Texas House approves waste bill

18 May 2011

The Texas House of Representatives has voted in favour of allowing Dallas-based Waste Control Specialists (WCS) to dispose of low-level radioactive waste (LLW) from 36 other US states at its facility in Andrews County, Texas. 

 

WCS - Andrews County
WCS's Andrews County facility (Image: WCS)
The move will allow the 36 states to use the facility that were not part of an original 'compact' deal between Texas, Maine and Vermont to dispose of LLW at a shared facility. The bill was also amended to allow WCS to be able to determine the disposal fees, rather than state environmental regulators. Federal LLW will also be disposed of at the site, but in a separate facility.

 

The Texas Low-Level Waste Compact Commission (TLLWCC) - which is responsible for administering the provisions of the waste compact between Texas and Vermont - had previously approved rules to accept the waste from the 36 states on a case-by-case basis.

 

The House bill calls for no more than 30% of the waste disposal facility's capacity to be made available to non-compact states, while 56% will be allocated to waste from Texas and 14% for LLW from Vermont.
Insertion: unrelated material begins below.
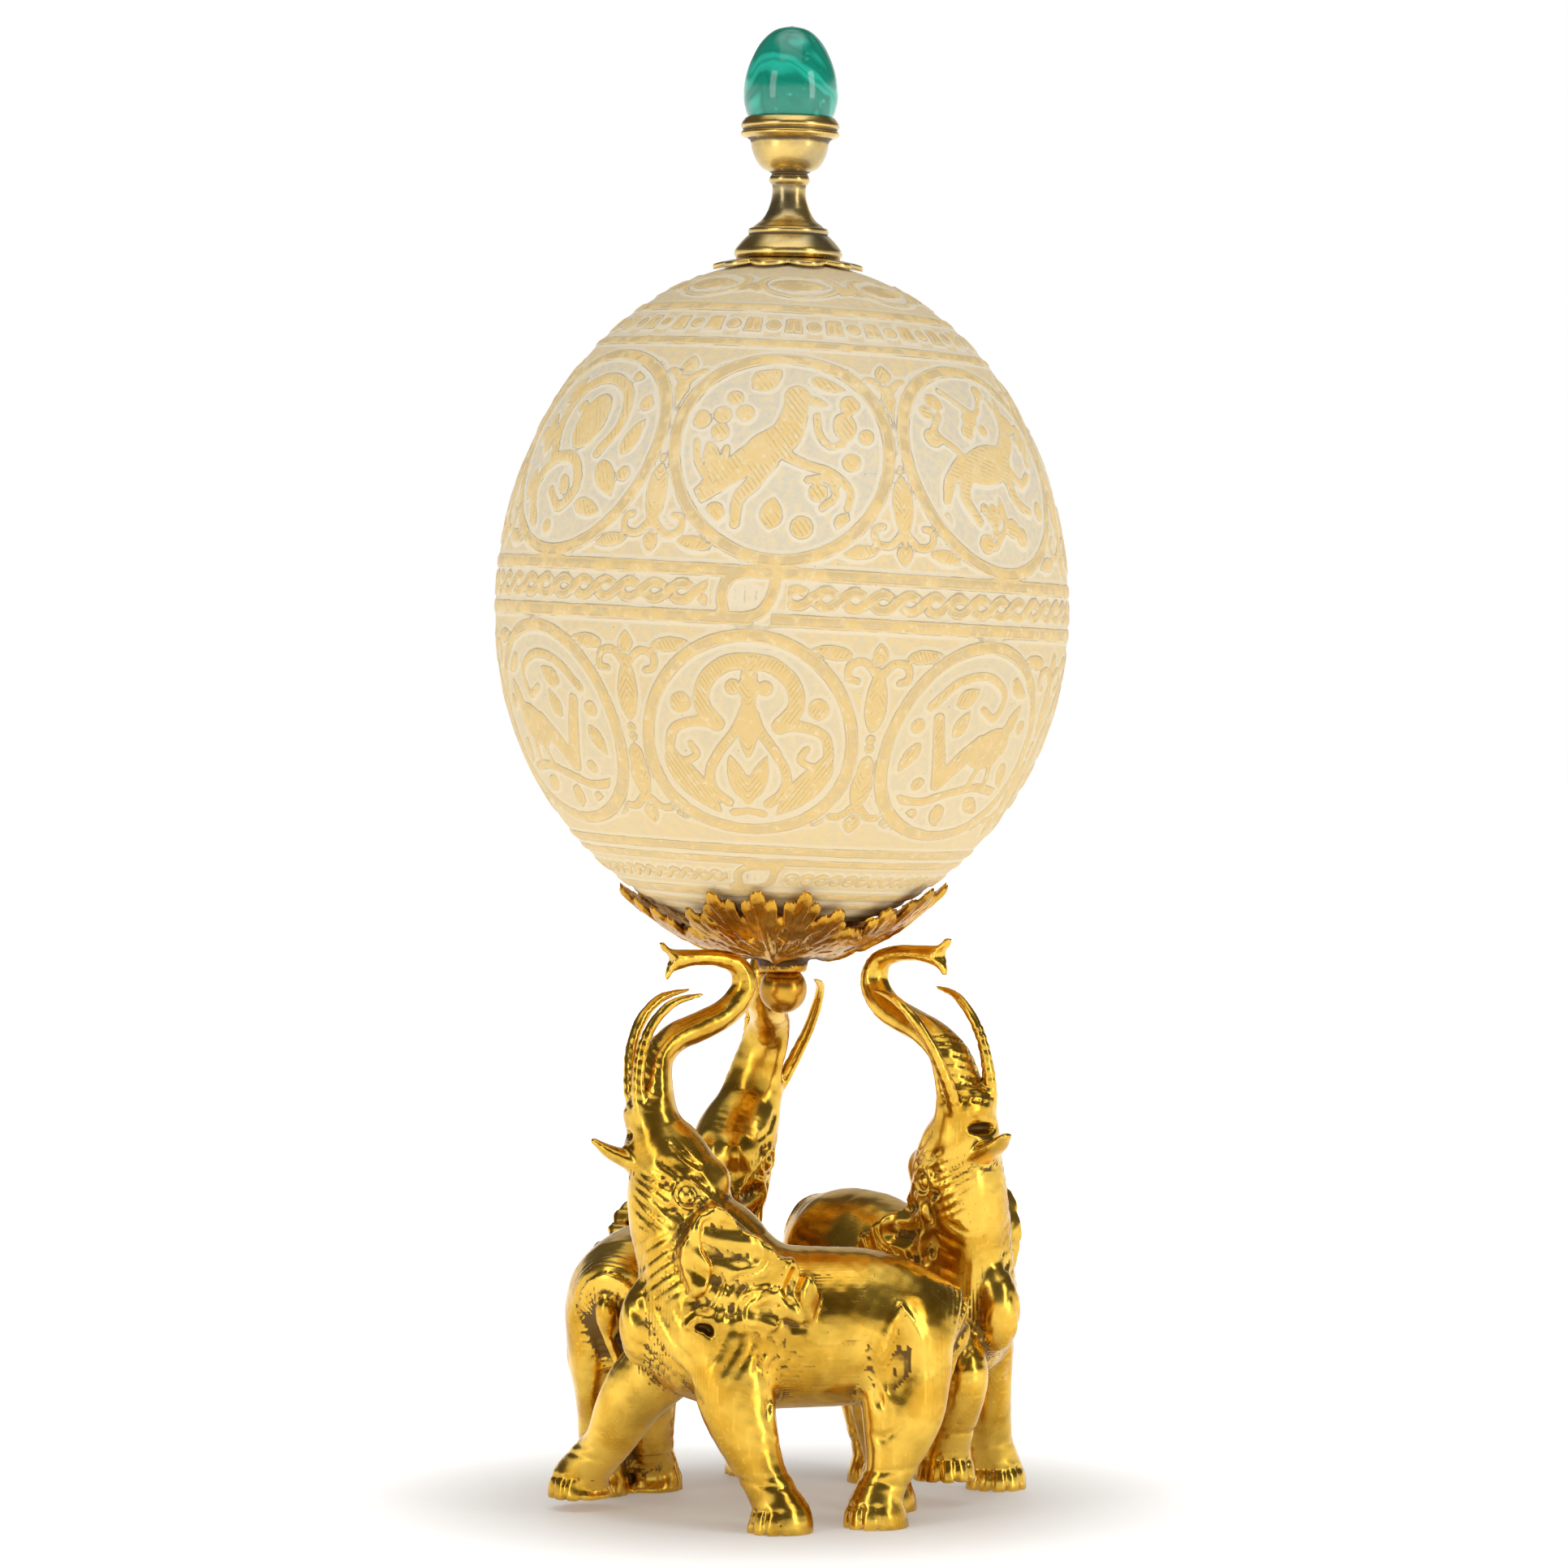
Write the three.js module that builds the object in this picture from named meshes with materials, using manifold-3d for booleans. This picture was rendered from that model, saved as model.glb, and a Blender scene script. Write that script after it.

WCS will not be allowed to accept more than 50,000 cubic feet (1415 cubic metres) of non-party compact waste annually and will not be able to accept an average of more than 120,000 curies of radioactivity of non-party compact waste annually over the first ten years of operation, with a total annual limit of 220,000 curies of radioactivity. The Texas Commission on Environmental Quality (TCEQ) will be required to conduct a study on the available volume and radioactivity capacity of the facility for the disposal of waste. The TLLWCC would use the results of this study to anticipate the future capacity needs of the facility.

 

Under the bill, an application for approval of the importation of non-party compact waste may be submitted to the TLLWCC only by the generator of the waste. The bill bans the acceptance of waste of international origin for disposal at the facility.

 

Generators from non-compact states would pay a 20% surcharge for their imported waste. The bill also allows Texas to enter into compacts with other US states for the disposal of LLW in Texas "only if the compact limited the total volume of low-level radioactive waste to be disposed of from the other party states to 20% of the annual average projected to be disposed of in this state from 1995 through 2045." The cost to other states of joining the compact would be $30 million up to 2018 or $50 million thereafter.

 

The amended bill will now return for a vote in the Senate, which passed the earlier version last month.

 

In August 2008, WCS awarded a contract to URS to lead the design and construction of a new LLW facility in Andrews County. The three-year, $80 million contract included the addition of a railway loop and facilities for unloading waste from rail cars, as well as the construction of two landfills for different categories of radioactive waste. Construction of the LLW disposal facility is under way and expected to be completed in late 2011.

 

LLW materials are typically lightly soiled plastics, clothing, resins and equipment but also sometimes larger items including components of dismantled nuclear plants.

 

US states have formed compacts for LLW management at shared facilities and that has resulted in a fragmented regime for waste disposal. A facility run by Energy Solutions at Barnwell, South Carolina only takes wastes from that state, New Jersey and Connecticut, while one in Richland, Washington run by US Ecology accepts wastes from the Northwest and Rocky Mountain compacts. Energy Solutions' Clive facility in Utah is currently used to dispose of the vast majority of US commercial nuclear power plant LLW, about 100,000 cubic yards (76,000 cubic meters) per year.

 

A three-state compact to dispose of LLW from Texas, Maine and Vermont in Texas was approved by Congress in 1998, although Maine later withdrew after decommissioning its only nuclear power plant.